Languages, Tools, and the Market

The following thread on the Joel on Software's discussion forum got me thinking. Like one of the posters, I have a friend who used to do a lot of development in Smalltalk. He loved programming in the language and like the poster in the thread, praised the development tools. My question is, what makes a language "good" (good being a subjective term at times)? It seems to me that one of the main reasons that my friend and the poster liked developing in the language was not necessarily because of the language itself, but of the tools that were used to develop with. (Then again, I am not familiar with Smalltalk or any weakly typed languages so I cannot comment on that aspect directly.) But I view tools as a separate entity from the language.
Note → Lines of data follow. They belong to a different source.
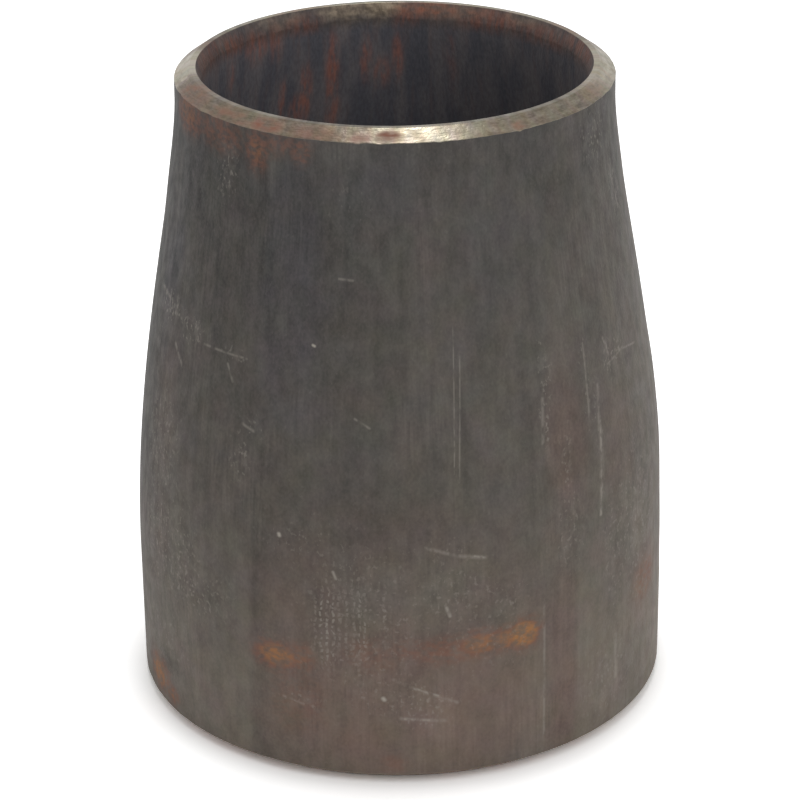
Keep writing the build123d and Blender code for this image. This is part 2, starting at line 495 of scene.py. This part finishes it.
# One scratch: a straight mark from one place to another on the flattened wall, as a mask
scratch_tree = bpy.data.node_groups.new("scratch", "ShaderNodeTree")
for name, kind in (("Place", "NodeSocketVector"), ("Start", "NodeSocketVector"),
                   ("Run", "NodeSocketVector"), ("Half Width", "NodeSocketFloat")):
    scratch_tree.interface.new_socket(name, in_out="INPUT", socket_type=kind)
scratch_tree.interface.new_socket("Mask", in_out="OUTPUT", socket_type="NodeSocketFloat")
given = scratch_tree.nodes.new("NodeGroupInput").outputs
from_start = add_node(scratch_tree, "VectorMath", {0: given["Place"], 1: given["Start"]},
                      operation="SUBTRACT")
along = add_node(scratch_tree, "VectorMath", {0: from_start, 1: given["Run"]},
                 operation="DOT_PRODUCT").outputs["Value"]
square = add_node(scratch_tree, "VectorMath", {0: given["Run"], 1: given["Run"]},
                  operation="DOT_PRODUCT").outputs["Value"]
share = add_node(scratch_tree, "Math", {0: along, 1: square}, operation="DIVIDE", use_clamp=True)
nearest = add_node(scratch_tree, "VectorMath", {0: given["Run"], "Scale": share}, operation="SCALE")
away = add_node(scratch_tree, "VectorMath", {0: from_start, 1: nearest},
                operation="DISTANCE").outputs["Value"]
mark = add_node(scratch_tree, "MapRange", {"Value": away, "From Min": given["Half Width"], "From Max": 0.0},
                interpolation_type="SMOOTHSTEP")
scratch_tree.links.new(mark.outputs[0], scratch_tree.nodes.new("NodeGroupOutput").inputs["Mask"])


def scratches(tree, place, marks):
    """The mask of several scratches, each from an angle and height to another, and its half width."""
    faded_width = 1.3
    total = None
    for start_angle, start_height, end_angle, end_height, half_width in marks:
        start = (start_angle * mm_round_per_degree, start_height, 0)
        end = (end_angle * mm_round_per_degree, end_height, 0)
        one = tree.nodes.new("ShaderNodeGroup")
        one.node_tree = scratch_tree
        tree.links.new(place, one.inputs["Place"])
        one.inputs["Start"].default_value = start
        one.inputs["Run"].default_value = [there - here for here, there in zip(start, end)]
        one.inputs["Half Width"].default_value = faded_width * half_width
        total = add_node(tree, "Math", {0: total, 1: one}, operation="MAXIMUM") if total else one
    return total


def stripes(tree, along, pitch, least):
    """A mask of even stripes across a distance in millimetres, thinner for a higher least value."""
    turns_along = add_node(tree, "Math", {0: along, 1: 2 * pi / pitch}, operation="MULTIPLY")
    wave = add_node(tree, "Math", {0: turns_along}, operation="SINE")
    edge = 0.7
    return add_node(tree, "MapRange", {"Value": wave, "From Min": least, "From Max": least + edge})


# Mill scale on hot formed carbon steel: blue-grey oxide, half dull, cloudy and here and there
# drawn into lines. The eye sees a dark grey that shifts between blue, olive and brown.
mill_scale, tree, shader = new_finish("mill_scale")
place = add_node(tree, "Group", {}, node_tree=place_tree)
wall, flat = place.outputs["Wall"], place.outputs["Flat"]
tone_and_light_here = add_node(tree, "Attribute", {}, attribute_name="tone_and_painted_light").outputs["Fac"]
tint_and_light_here = add_node(tree, "Attribute", {}, attribute_name="tint_and_bore_light").outputs["Vector"]
rust_and_shade_here = add_node(tree, "Attribute", {}, attribute_name="rust_and_foot_shade").outputs["Fac"]
specks_here = add_node(tree, "Attribute", {}, attribute_name="specks").outputs["Fac"]
teeth_here = add_node(tree, "Attribute", {}, attribute_name="teeth").outputs["Fac"]
clouds = grain(tree, wall, (8, 8, 13), 0.3, 0.7, 1, 3.0)
mottle = grain(tree, wall, (1.8, 1.8, 2.6), 0.3, 0.7, 5, 4.0)
bands = grain(tree, wall, (1.2, 1.2, 18), 0.3, 0.7, 9)
drawn = grain(tree, wall, (0.45, 0.45, 7), 0.3, 0.7, 17)
drawn_areas = grain(tree, wall, (9, 9, 20), 0.45, 0.65, 27)
drawn = add_node(tree, "Math", {0: drawn, 1: drawn_areas}, operation="MULTIPLY")
fine = grain(tree, wall, (0.4, 0.4, 0.5), 0.3, 0.7, 23, 3.0)
# The tone carries painted light from the floor below and from the right
shade = tone_and_light_here
for spots, share in ((clouds, 0.075), (mottle, 0.07), (bands, 0.045), (drawn, 0.09), (fine, 0.075)):
    shade = add_node(tree, "Math", {0: spots, 1: share, 2: shade}, operation="MULTIPLY_ADD")
shade = add_node(tree, "Math", {0: shade, 1: 0.16}, operation="SUBTRACT")
ground = add_node(tree, "Mix", {"Factor": shade, "A": colour("#17181a"), "B": colour("#857f78")},
                  data_type="RGBA")
ground = add_node(tree, "VectorMath", {0: ground, 1: tint_and_light_here}, operation="MULTIPLY")
shifted = add_node(tree, "VectorMath", {0: wall, "Scale": 1 / 4.5}, operation="SCALE")
oxide_tint = add_node(tree, "TexNoise", {"Vector": shifted, "Scale": 1.0, "Detail": 3.0}).outputs["Color"]
oxide_tint = add_node(tree, "VectorMath", {0: oxide_tint, 1: (0.18, 0.15, 0.22), 2: (0.91, 0.925, 0.89)},
                      operation="MULTIPLY_ADD")
ground = add_node(tree, "VectorMath", {0: ground, 1: oxide_tint}, operation="MULTIPLY")

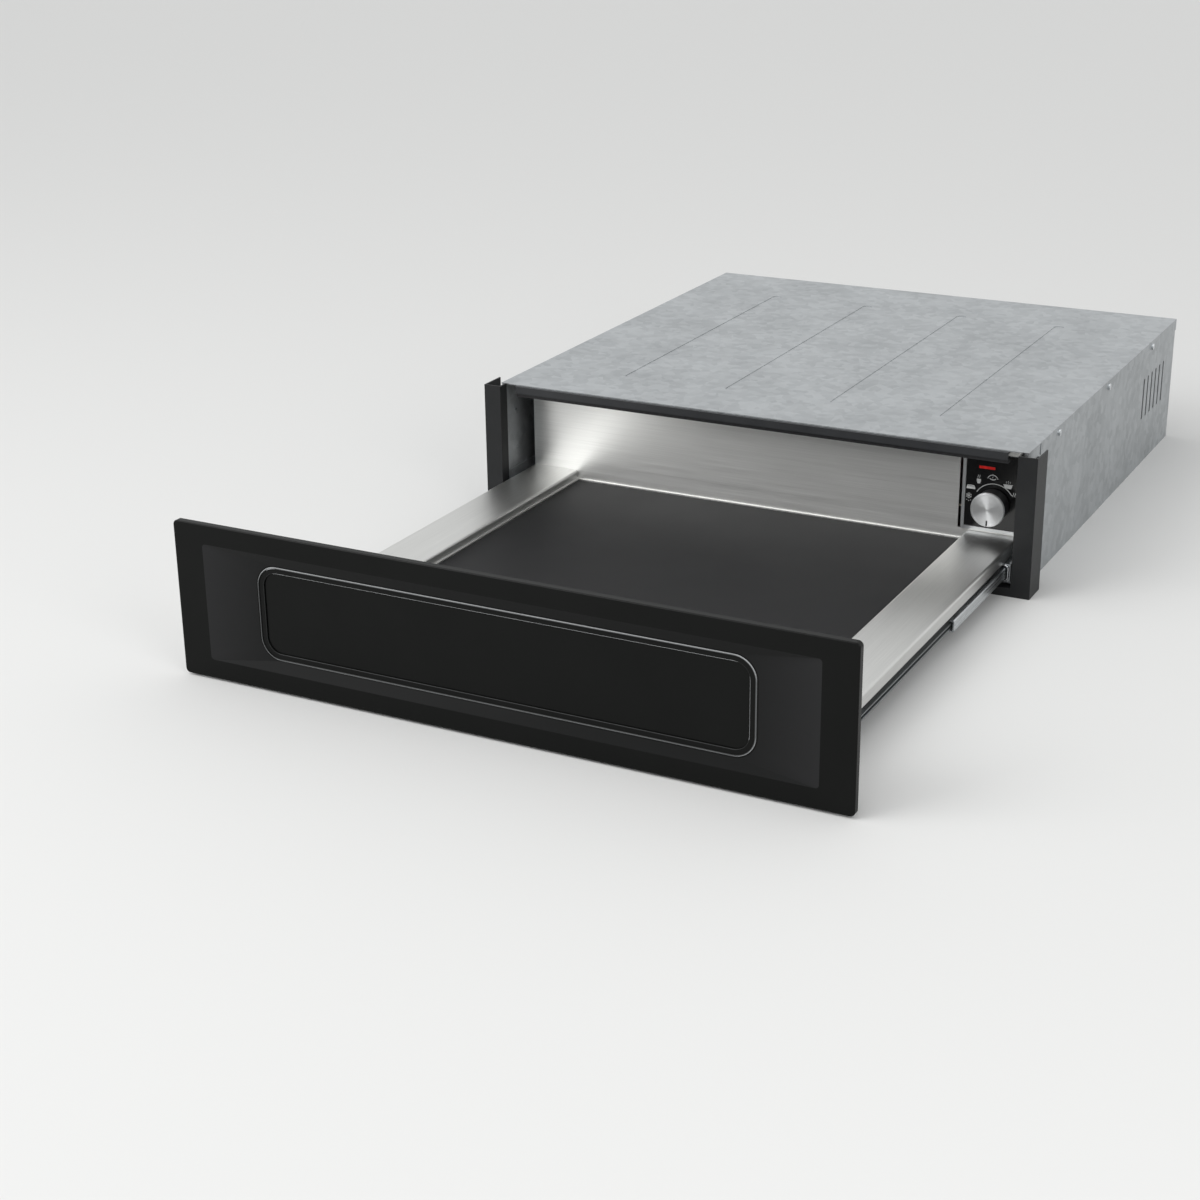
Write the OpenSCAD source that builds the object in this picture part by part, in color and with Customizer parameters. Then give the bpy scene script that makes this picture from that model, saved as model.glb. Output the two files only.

Any language could have tools made for it that will greatly enhance the development process. So, does one choose a language because of the language itself or does one choose it because of the tools it has? Or is it a combination of both of those factors? I also think there is a third factor which was also discussed in the thread. Does one go to where the market is? It seems to me that much development follows trends. Whatever language (or language plus tools) is currently "hot" that is where the developers go. I may love Java and wish to continue programming in Java but if ten years down the road another language is in vogue, chances are I may be programming in that language. When I was in university, one of the courses used Eiffel to teach the course. When I went out into the "real world", I told my former boss who said, "oh there's a marketable skill." And my friend? Well, he's now doing development in VB (which is ruining his programming style, he says) and intends on doing future development in either Java or C#.